I told her we'd support her if & when she gets back on track. I know it would be miraculous , for her to quit using. She says she's clean. I'll keep hope alive. Ha. I won't be stupid though. I know it's unlikely.

As selfish as this may sound, I felt better to hear her crying & not me. I thought of the million times I've cried over her. It was odd to have her crying. That's usually the part I play. I have to admit I feel sane & strong and it's because of all of you.

Thank you all~!

love & God bless,

Dee
Well put. Stay strong. Write it down if you have to, to remind yourself of what you said, or what you want to say. I have found that I am afraid to say something to the kid, but when I finally say it, the kid takes it better than I thought, and they do accept what you say and they do start trying.

You just cant give in too soon.

We think our son is doing OK. he only makes enough to pay rent and eat. It is sad to talk to him because we know he is not happy. but we cant give him $$ to make him happy. He understands, he is ok with it. but it is just sad because he went to college - where he started the addiction, not on scholarships, so I am paying that monthly payment, he had a professional job with potential, he had a car, tv, computer.

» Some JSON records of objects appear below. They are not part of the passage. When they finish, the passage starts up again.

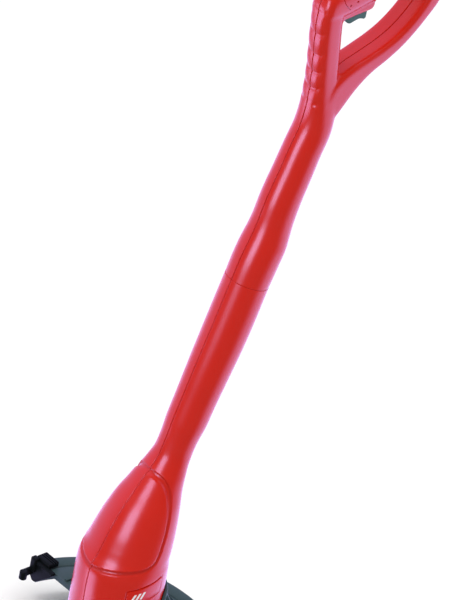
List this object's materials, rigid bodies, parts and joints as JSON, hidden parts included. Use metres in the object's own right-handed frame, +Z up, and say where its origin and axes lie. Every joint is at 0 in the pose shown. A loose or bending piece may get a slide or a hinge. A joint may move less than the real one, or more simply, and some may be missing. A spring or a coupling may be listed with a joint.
{
  "type": "string trimmer",
  "caption": "Compact mains string trimmer: slender leaning shaft with a looped grip and trigger, motor housing, spinning line head with bump knob, and a guard with a line cutter.",
  "frame": {"origin": "on the flat foot of the bump knob, on the motor's axis", "axes": "+Z up along the motor's axis, -Y to the front, +Y towards the user, +X to the user's left as they hold it, facing -Y"},
  "size_m": [0.2701, 0.3891, 0.849],
  "materials": {
    "red_plastic": "glossy moulded",
    "dark_plastic": "satin moulded",
    "black_plastic": "satin moulded",
    "grey_plastic": "satin moulded",
    "steel": "bright",
    "brass": "plain",
    "copper": "enamelled copper",
    "laminations": "stacked sheets",
    "carbon": "pressed carbon",
    "rubber": "matt",
    "nylon_line": "extruded nylon",
    "label": "printed film",
    "capacitor": "moulded"
  },
  "bodies": {
    "casing": {"motor_shell_left": "red_plastic", "motor_shell_right": "red_plastic", "handle_shell_left": "red_plastic", "handle_shell_right": "red_plastic", "cord_gland": "rubber", "cord_clamp": "black_plastic", "cord_clamp_screw_left": "steel", "cord_clamp_screw_right": "steel", "switch_body": "black_plastic", "suppression_capacitor": "capacitor", "inner_lead": "black_plastic", "stator_core": "laminations", "field_coil_front": "copper", "field_coil_rear": "copper", "lower_bearing": "steel", "upper_bearing": "steel", "lower_bracket": "black_plastic", "upper_bracket": "black_plastic", "brush_holder_left": "brass", "brush_holder_right": "brass", "carbon_brush_left": "carbon", "carbon_brush_right": "carbon", "base_plate": "black_plastic", "guard": "dark_plastic", "guard_screw_1": "steel", "guard_screw_2": "steel", "guard_screw_3": "steel", "blade_carrier": "black_plastic", "line_cutter": "steel", "cutter_screw": "steel", "side_label": "label", "trigger_pin": "steel", "motor_shell_screw_1": "steel", "motor_shell_screw_2": "steel", "motor_shell_screw_3": "steel", "motor_shell_screw_4": "steel", "motor_shell_screw_5": "steel", "handle_shell_screw_1": "steel", "handle_shell_screw_2": "steel", "handle_shell_screw_3": "steel", "handle_shell_screw_4": "steel", "handle_shell_screw_5": "steel"},
    "trigger": {"trigger": "grey_plastic"},
    "switch_plunger": {"switch_plunger": "grey_plastic", "trigger_spring": "steel"},
    "rotor": {"motor_shaft": "steel", "armature": "laminations", "commutator": "copper", "cooling_fan": "black_plastic", "spool_hub": "dark_plastic", "spool_cap": "black_plastic", "line_eyelet_a": "brass", "line_eyelet_b": "brass", "line_end_a": "nylon_line", "line_end_b": "nylon_line"},
    "bump_knob": {"bump_knob": "grey_plastic", "bump_spring": "steel"},
    "spool": {"line_spool": "grey_plastic", "line_winding": "nylon_line"}
  },
  "joints": [
    {"name": "trigger_hinge", "type": "hinge", "parent": "casing", "child": "trigger", "pos_m": [0, 0.172, 0.797], "axis": [1, 0, 0], "range_deg": [0, 9], "stiffness_Nm_per_rad": 0.4, "springref_deg": -8.59},
    {"name": "plunger_slide", "type": "slide", "parent": "casing", "child": "switch_plunger", "axis": [0, 0, 1], "range_m": [0, 0.0042], "deforming": ["trigger_spring"]},
    {"name": "rotor_spin", "type": "hinge", "parent": "casing", "child": "rotor", "pos_m": [0, 0, 0.1], "axis": [0, 0, 1], "continuous": true},
    {"name": "bump_slide", "type": "slide", "parent": "rotor", "child": "bump_knob", "axis": [0, 0, 1], "range_m": [0, 0.005], "stiffness_N_per_m": 500, "springref_m": -0.01, "deforming": ["bump_spring"]},
    {"name": "spool_turn", "type": "hinge", "parent": "bump_knob", "child": "spool", "pos_m": [0, 0, 0.02], "axis": [0, 0, 1], "continuous": true}
  ],
  "couplings": [
    {"joint": "plunger_slide", "follows": "trigger_hinge", "m_per_rad": 0.026}
  ]
}
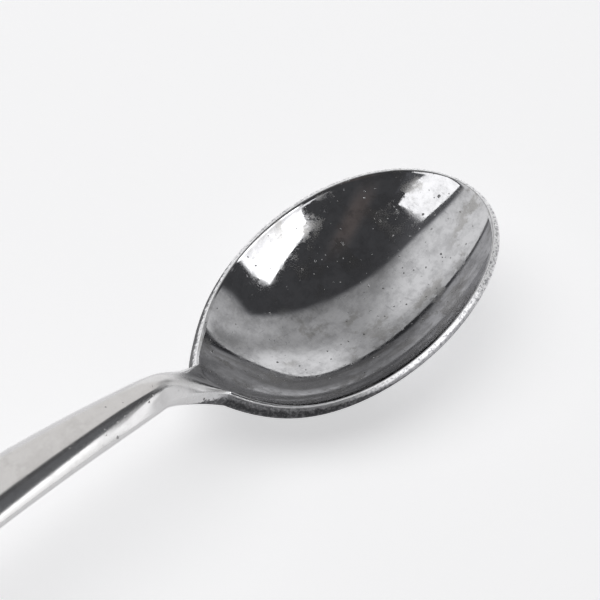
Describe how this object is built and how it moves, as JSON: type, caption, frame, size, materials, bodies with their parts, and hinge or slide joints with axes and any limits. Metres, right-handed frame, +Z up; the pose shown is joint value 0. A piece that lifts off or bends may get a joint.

Now he has nothing, rents a room, has a phone we pay for. thats it. thats all he can afford.no car, no tv, no cable, no internet.

He is early in recovery, 6 months with a short relapse at about 4 months. The hard part is how slow it is. So, one week at a time. We are at a good spot where we are not helping, and he has enough for rent and food, hopefully not much more.

It is true. You have to be strong for them. It does get easier. As you are stronger you will see how your actions pay off. and that makes it easier to keep it up.
Dee,

There's a lot of positive by products from taking a stand like youve done even though it's difficult I'm sure.

One of them is that it probably makes you feel better about yourself because now you've found your spine! You probably now wish you had done this sooner...yes?

I'm proud of you!

...and I don't even know you :-)
Rich & NYToFlorida,

You guys rock! lol I do feel better. Wish we'd done this years ago~. The pressure's off us. :)
Rich thank you for the pride! That made me feel good.

She knows what she has to do for us to help her. There is no other way. Our house is full of life now. When she was here, the neighbors always had a show! I'd be embarrassed to leave my house for fear they'd heard our fighting. (They'd had to have!) Now that it's quiet here, they know it wasn't hubby & me. lol

NYTO, I'm glad your son has limited income. That means he won't have too much money to get in trouble with. Is he staying clean? How do ya think he's doing? Hang in there. Things sound like they're going in the right direction for you guys.

We took her car & shut off her phone. We communicate through her bf's phone, once in a blue moon. You're right about if & when she'd come home, it would be limited. There's so much to do. Also there have to be factors here that could trigger her.

It's easy to overthink things. I try 'n remind myself, one day at a time.

Told her I don't have any respect for the bf. Found H bag in his car when my daughter was supposed to be clean. Now we have this bulls*** with the video & pics. Truly ashamed about that. She said she's still a good person. I told her yeah you're good, but you're only doing bad things. Time to turn things around...., yadda, yadda, you know how it goes.

Won't talk for weeks again I assume, which is fine by me.

I went to the ER today for what we thought was gallbladder. Had the worst pain all day & night. Everything checked out fine, but I don't need to go get sick now.